Some I can only suspect in retrospect, because there wasn't even a diagnosis for most of my own life let alone back in the era of theirs, which is the 1920s/30s and 40s and upwards. But I've wondered about certain traits in both my parents; several varied traits spread among my siblings; an uncle who was very like me in many ways, a cousin who was cause for concern when young, although he's found his way now in adulthood, and there was a great-uncle who was what would now be called special needs and needed care.
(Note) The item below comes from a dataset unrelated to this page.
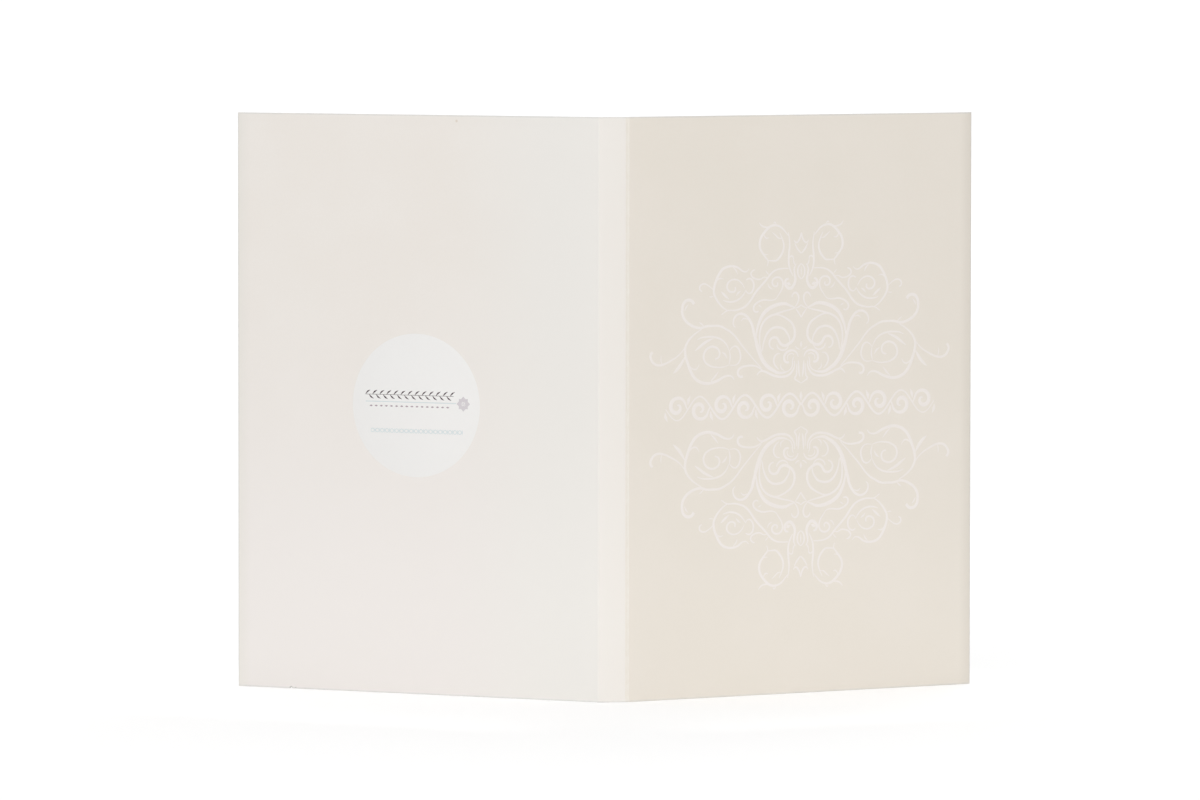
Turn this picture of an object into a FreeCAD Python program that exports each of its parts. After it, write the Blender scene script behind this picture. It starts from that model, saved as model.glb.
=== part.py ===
import FreeCAD, Part
import math
import os
import Sketcher

# Greeting card, folded from one sheet of cover board and standing open on its bottom edge.
# Flat, the sheet is back cover, narrow spine and front cover, side by side.
# The spine faces -Y, the covers spread towards +Y, and the printed faces look outwards.
# The origin is on the table, under the middle of the card's box.

doc = FreeCAD.newDocument("greeting_card")

# Driving lengths, in millimetres.
LENGTHS = (
    ("panel_width", 148.0),
    ("panel_height", 210.0),
    ("spine_width", 10.4),
    ("board_thickness", 0.45),
    ("shoulder_radius", 0.9),
    ("back_score_width", 0.4),
    ("front_score_width", 1.0),
    ("score_land", 0.1),
    ("score_depth", 0.06),
    ("bead_height", 0.12),
    ("back_curl_length", 6.0),
    ("front_curl_length", 5.5),
)

# Driving angles, in degrees: how far each panel is swung back from the X axis, and how far
# each free edge curls beyond its panel.
TURNS = (
    ("back_cover_turn", 26.8),
    ("spine_turn", 8.7),
    ("front_cover_turn", 31.2),
    ("back_curl_turn", 10.0),
    ("front_curl_turn", 18.0),
)

sheet = doc.addObject("Spreadsheet::Sheet", "Sizes")
for row, (alias, size) in enumerate(LENGTHS + TURNS, start=1):
    sheet.set(f"A{row}", alias)
    sheet.set(f"B{row}", str(size))
    sheet.setAlias(f"B{row}", alias)
doc.recompute()


def value(formula):
    """What a formula on the sheet's cells comes to, as a plain number."""
    return float(sheet.evalExpression(formula))


# Formulas on the sheet's cells, each written once and used for every face that follows it.
BACK_FOLD_TURN = "(Sizes.back_cover_turn + Sizes.spine_turn)"
FRONT_FOLD_TURN = "(Sizes.front_cover_turn - Sizes.spine_turn)"
BACK_CREASE = "(Sizes.back_score_width + 2 * Sizes.score_land)"
FRONT_CREASE = "(Sizes.front_score_width + 2 * Sizes.score_land)"
HALF_BACK_FOLD = f"({BACK_CREASE} + Sizes.shoulder_radius * {BACK_FOLD_TURN} * pi / 180) / 2"
HALF_FRONT_FOLD = f"({FRONT_CREASE} + Sizes.shoulder_radius * {FRONT_FOLD_TURN} * pi / 180) / 2"


def curl_radius(side):
    """A cover's free edge curls along an arc of the given length and turn."""
    return f"Sizes.{side}_curl_length / (Sizes.{side}_curl_turn * pi / 180)"


# The outer face, walked from the back cover's free edge to the front cover's.
# Every bend turns the same way, towards the inside of the card. Each fold is a flat crease
# between two rounded shoulders that share the fold's turn.
# An arc is (name, "arc", radius, turn), a flat is (name, "flat", length, heading).
STRETCHES = (
    ("back_curl", "arc", curl_radius("back"), "Sizes.back_curl_turn"),
    ("back_cover", "flat", f"Sizes.panel_width - Sizes.back_curl_length - {HALF_BACK_FOLD}",
     "-Sizes.back_cover_turn"),
    ("back_shoulder_1", "arc", "Sizes.shoulder_radius", f"{BACK_FOLD_TURN} / 2"),
    ("back_crease", "flat", BACK_CREASE, "(Sizes.spine_turn - Sizes.back_cover_turn) / 2"),
    ("back_shoulder_2", "arc", "Sizes.shoulder_radius", f"{BACK_FOLD_TURN} / 2"),
    ("spine", "flat", f"Sizes.spine_width - {HALF_BACK_FOLD} - {HALF_FRONT_FOLD}",
     "Sizes.spine_turn"),
    ("front_shoulder_1", "arc", "Sizes.shoulder_radius", f"{FRONT_FOLD_TURN} / 2"),
    ("front_crease", "flat", FRONT_CREASE, "(Sizes.spine_turn + Sizes.front_cover_turn) / 2"),
    ("front_shoulder_2", "arc", "Sizes.shoulder_radius", f"{FRONT_FOLD_TURN} / 2"),
    ("front_cover", "flat", f"Sizes.panel_width - Sizes.front_curl_length - {HALF_FRONT_FOLD}",
     "Sizes.front_cover_turn"),
    ("front_curl", "arc", curl_radius("front"), "Sizes.front_curl_turn"),
)
START_HEADING = "-(Sizes.back_cover_turn + Sizes.back_curl_turn)"
END_HEADING = "Sizes.front_cover_turn + Sizes.front_curl_turn"


def ahead(heading):
    """Unit vector along a heading in degrees, measured from +X towards +Y."""
    angle = math.radians(heading)
    return FreeCAD.Vector(math.cos(angle), math.sin(angle), 0)


def walk(depth):
    """Geometry of the face that lies depth inside the outer one, and where each stretch ends."""
    heading = value(START_HEADING)
    point = ahead(heading + 90) * depth
    geometry = []
    spans = {}
    for name, kind, size, angle in STRETCHES:
        if kind == "flat":
            finish = point + ahead(heading) * value(size)
            geometry.append(Part.LineSegment(point, finish))
        else:
            radius = value(size) - depth
            centre = point + ahead(heading + 90) * radius
            circle = Part.Circle(centre, FreeCAD.Vector(0, 0, 1), radius)
            first = math.radians(heading - 90)
            heading += value(angle)
            geometry.append(Part.ArcOfCircle(circle, first, math.radians(heading - 90)))
            finish = centre + ahead(heading - 90) * radius
        spans[name] = (point, finish)
        point = finish
    return geometry, spans


def xy_sketch(body, name):
    """A sketch on the body's own XY plane, which is the plane of the card's bottom edge."""
    sketch = body.newObject("Sketcher::SketchObject", name)
    plane = next(item for item in body.Origin.OriginFeatures if item.Role == "XY_Plane")
    sketch.AttachmentSupport = [(plane, "")]
    sketch.MapMode = "FlatFace"
    return sketch


def bind(sketch, name, kind, items, start, formula):
    """Add a driving dimension to the sketch and tie it to the sheet."""
    index = sketch.addConstraint(Sketcher.Constraint(kind, *items, start))
    sketch.renameConstraint(index, name)
    sketch.setExpression(f"Constraints.{name}", formula)


# Point numbers on a line or arc, the sketch origin, and how near two equal points lie.
START, END, CENTRE = 1, 2, 3
ORIGIN = (-1, 1)
SAME_POINT = 0.001


def draw_section(sketch):
    """The board's cross section: outer face, inner face and the two trimmed edges."""
    outer, outer_spans = walk(0.0)
    inner, inner_spans = walk(value("Sizes.board_thickness"))
    count = len(STRETCHES)
    sketch.addGeometry(outer + inner, False)
    for face in (0, count):
        for index in range(face, face + count - 1):
            sketch.addConstraint(Sketcher.Constraint("Tangent", index, END, index + 1, START))
    sketch.addConstraint(Sketcher.Constraint("Coincident", 0, START, *ORIGIN))

    for index, (name, kind, size, angle) in enumerate(STRETCHES):
        if kind == "flat":
            bind(sketch, f"{name}_length", "Distance", (index,), value(size), size)
            heading = math.radians(value(angle))
            bind(sketch, f"{name}_heading", "Angle", (index,), heading, f"({angle}) * 1 deg")
        else:
            bind(sketch, f"{name}_outside", "Radius", (index,), value(size), size)
            inside = f"{size} - Sizes.board_thickness"
            bind(sketch, f"{name}_inside", "Radius", (index + count,), value(inside), inside)
            sketch.addConstraint(
                Sketcher.Constraint("Coincident", index, CENTRE, index + count, CENTRE))

    edges = (
        ("back_edge", 0, START, START_HEADING, outer_spans["back_curl"][0],
         inner_spans["back_curl"][0]),
        ("front_edge", count - 1, END, END_HEADING, outer_spans["front_curl"][1],
         inner_spans["front_curl"][1]),
    )
    for name, arc, end, heading, outside, inside in edges:
        edge = sketch.addGeometry(Part.LineSegment(outside, inside), False)
        sketch.addConstraint(Sketcher.Constraint("Coincident", edge, START, arc, end))
        sketch.addConstraint(Sketcher.Constraint("Coincident", edge, END, arc + count, end))
        sketch.addConstraint(Sketcher.Constraint("PointOnObject", arc, CENTRE, edge))
        square = f"{heading} + 90"
        bind(sketch, f"{name}_square", "Angle", (edge,), math.radians(value(square)),
             f"({square}) * 1 deg")
    return outer_spans, inner_spans


def named_edge(sketch, span):
    """The name of the sketch's edge that runs between the two points of a span."""
    for number, edge in enumerate(sketch.Shape.Edges, start=1):
        ends = [vertex.Point for vertex in edge.Vertexes]
        if all(min(end.distanceToPoint(point) for end in ends) < SAME_POINT for point in span):
            return f"Edge{number}"
    raise ValueError("no edge between these points")


def draw_swells(sketch, section, spans, rise):
    """One rounded swell on each fold's crease, standing off it towards the inside of the card."""
    for side in ("back", "front"):
        width = f"Sizes.{side}_score_width"
        span = spans[f"{side}_crease"]
        sketch.addExternal(section.Name, named_edge(section, span))
        crease = -len(sketch.ExternalGeo)
        along = (span[1] - span[0]).normalize()
        inwards = FreeCAD.Vector(-along.y, along.x, 0)
        first = span[0] + along * value("Sizes.score_land")
        last = span[1] - along * value("Sizes.score_land")

        bend = f"{width} ^ 2 / (8 * {rise}) + {rise} / 2"
        radius = value(bend)
        centre = (first + last) / 2 + inwards * (value(rise) - radius)
        circle = Part.Circle(centre, FreeCAD.Vector(0, 0, 1), radius)
        angles = [math.atan2(point.y - centre.y, point.x - centre.x) for point in (last, first)]
        chord = sketch.addGeometry(Part.LineSegment(first, last), False)
        crown = sketch.addGeometry(Part.ArcOfCircle(circle, *angles), False)

        for end in (START, END):
            sketch.addConstraint(Sketcher.Constraint("PointOnObject", chord, end, crease))
            bind(sketch, f"{side}_land_{end}", "Distance", (crease, end, chord, end),
                 value("Sizes.score_land"), "Sizes.score_land")
        sketch.addConstraint(Sketcher.Constraint("Coincident", crown, START, chord, END))
        sketch.addConstraint(Sketcher.Constraint("Coincident", crown, END, chord, START))
        bind(sketch, f"{side}_crown", "Radius", (crown,), radius, bend)


def full_height(body, kind, name, sketch):
    """A pad or a pocket that runs from the card's bottom edge to its top edge."""
    feature = body.newObject(kind, name)
    feature.Profile = sketch
    feature.Type = 0
    feature.setExpression("Length", "Sizes.panel_height")
    return feature


def folded_sheet():
    """The whole card: the folded board, scored outside both folds and beaded inside them."""
    body = doc.addObject("PartDesign::Body", "card")
    body.Label = "card"
    section = xy_sketch(body, "section")
    outer_spans, inner_spans = draw_section(section)
    doc.recompute()
    board = full_height(body, "PartDesign::Pad", "board", section)
    doc.recompute()

    score_section = xy_sketch(body, "score_section")
    draw_swells(score_section, section, outer_spans, "Sizes.score_depth")
    doc.recompute()
    scores = full_height(body, "PartDesign::Pocket", "scores", score_section)
    scores.Reversed = True
    doc.recompute()

    bead_section = xy_sketch(body, "bead_section")
    draw_swells(bead_section, section, inner_spans, "Sizes.bead_height")
    doc.recompute()
    beads = full_height(body, "PartDesign::Pad", "beads", bead_section)
    doc.recompute()

    if scores.Shape.Volume >= board.Shape.Volume:
        raise ValueError("the score lines cut nothing")
    if beads.Shape.Volume <= scores.Shape.Volume:
        raise ValueError("the beads add nothing")
    return body


def stand_on_origin(body):
    """Bring the origin to the middle of the card's box, on the table."""
    box = body.Shape.optimalBoundingBox(False, False)
    body.Placement = FreeCAD.Placement(
        FreeCAD.Vector(-box.Center.x, -box.Center.y, -box.ZMin), FreeCAD.Rotation())
    doc.recompute()


def check_and_write(body):
    """Refuse a failed feature or an unsound solid, then write the sheet as its own file."""
    for item in doc.Objects:
        if "Invalid" in item.State or "Error" in item.State:
            raise ValueError(f"{item.Label} failed: {item.State}")
    shape = body.Shape
    if shape.isNull() or not shape.isValid() or len(shape.Solids) != 1:
        raise ValueError(f"{body.Label} is not one sound solid")
    os.makedirs("parts", exist_ok=True)
    shape.exportStep(f"parts/{body.Label}.step")
    box = shape.optimalBoundingBox(False, False)
    print(f"{body.Label}: {shape.Volume:.1f} mm3, box {box.XLength:.2f} x {box.YLength:.2f} x "
          f"{box.ZLength:.2f} mm")


card = folded_sheet()
stand_on_origin(card)
check_and_write(card)
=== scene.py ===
import math

import bmesh
import bpy
from mathutils import Matrix, Vector


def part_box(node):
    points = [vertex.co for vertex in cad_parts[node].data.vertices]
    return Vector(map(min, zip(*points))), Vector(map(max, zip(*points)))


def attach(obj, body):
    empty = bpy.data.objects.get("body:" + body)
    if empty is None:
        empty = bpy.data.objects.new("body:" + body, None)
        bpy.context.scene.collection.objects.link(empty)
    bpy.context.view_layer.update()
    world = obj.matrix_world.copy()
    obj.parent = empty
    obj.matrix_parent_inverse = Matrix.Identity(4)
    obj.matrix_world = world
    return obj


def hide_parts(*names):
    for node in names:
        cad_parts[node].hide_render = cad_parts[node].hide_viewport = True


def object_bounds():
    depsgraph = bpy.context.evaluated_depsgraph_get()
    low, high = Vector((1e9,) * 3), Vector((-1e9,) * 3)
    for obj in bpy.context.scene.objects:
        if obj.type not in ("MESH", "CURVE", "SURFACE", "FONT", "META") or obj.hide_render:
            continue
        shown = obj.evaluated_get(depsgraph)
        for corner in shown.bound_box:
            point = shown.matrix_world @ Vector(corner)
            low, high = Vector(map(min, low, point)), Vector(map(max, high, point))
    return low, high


# A folded greeting card, standing open on its bottom edge with its spine to the camera.
# One sheet of board is cut, printed, scored and folded, in that order.
# Lengths are in metres, apart from those of the printed designs, which are in millimetres.

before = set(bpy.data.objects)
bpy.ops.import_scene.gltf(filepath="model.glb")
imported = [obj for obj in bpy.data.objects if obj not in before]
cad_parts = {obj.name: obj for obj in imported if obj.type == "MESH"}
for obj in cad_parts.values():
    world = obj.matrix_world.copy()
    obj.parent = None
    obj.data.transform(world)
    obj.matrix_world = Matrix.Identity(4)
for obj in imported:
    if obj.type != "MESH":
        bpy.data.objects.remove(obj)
solid_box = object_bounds()

# The sheet, laid flat: back cover, spine and front cover from left to right.
COVER_WIDTH = 0.148
SPINE_WIDTH = 0.0104
COVER_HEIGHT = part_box("card")[1].z
BOARD = 0.00045
SHEET_WIDTH = 2 * COVER_WIDTH + SPINE_WIDTH
BACK_FOLD = COVER_WIDTH
FRONT_FOLD = COVER_WIDTH + SPINE_WIDTH

# How far each panel turns from the X axis and how far each free edge curls away, in degrees.
BACK_TURN = 26.8
SPINE_TURN = 8.7
FRONT_TURN = 31.2
BACK_CURL_TURN = 10.0
FRONT_CURL_TURN = 18.0
BACK_CURL = 0.006
FRONT_CURL = 0.0055

# Each fold is a pressed crease between two rounded shoulders, with a score along it.
SHOULDER_RADIUS = 0.0009
SCORE_LAND = 0.0001
BACK_SCORE = 0.0004
FRONT_SCORE = 0.001
SCORE_DEPTH = 0.00006
BEAD_HEIGHT = 0.00012
SCORES = ((BACK_FOLD, BACK_SCORE), (FRONT_FOLD, FRONT_SCORE))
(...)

The ironic thing though is that even though so many of us actually seemed to share some traits, which one would think would make us at least understand each other more, we still all fought and fell out and misunderstood each other, judged each other and rejected each other. Which makes sense now that I think about it. A bit like WP. 8O



something_
Pileated woodpecker
Pileated woodpecker

Joined: 12 May 2014
Gender: Male
Posts: 177
Location: England

07 Jul 2016, 9:05 am

BirdInFlight wrote:
The ironic thing though is that even though so many of us actually seemed to share some traits, which one would think would make us at least understand each other more, we still all fought and fell out and misunderstood each other, judged each other and rejected each other. Which makes sense now that I think about it. A bit like WP. 8O


Thats true of my family. It is easy to have a idealised view of autism but it really can be problematic if parents and children have similar traits. Each person wanting to have things their way, difficulty seeing things from others perspective, difficulty picking up on what others are feeling, being hypersensitive, difficulty communicating emotions. That would be difficult for any people, but mixed in with the parent/child dynamic makes it even worse. Think it just made my family withdraw from each other, we get on ok, but we don't really communicate or know each other.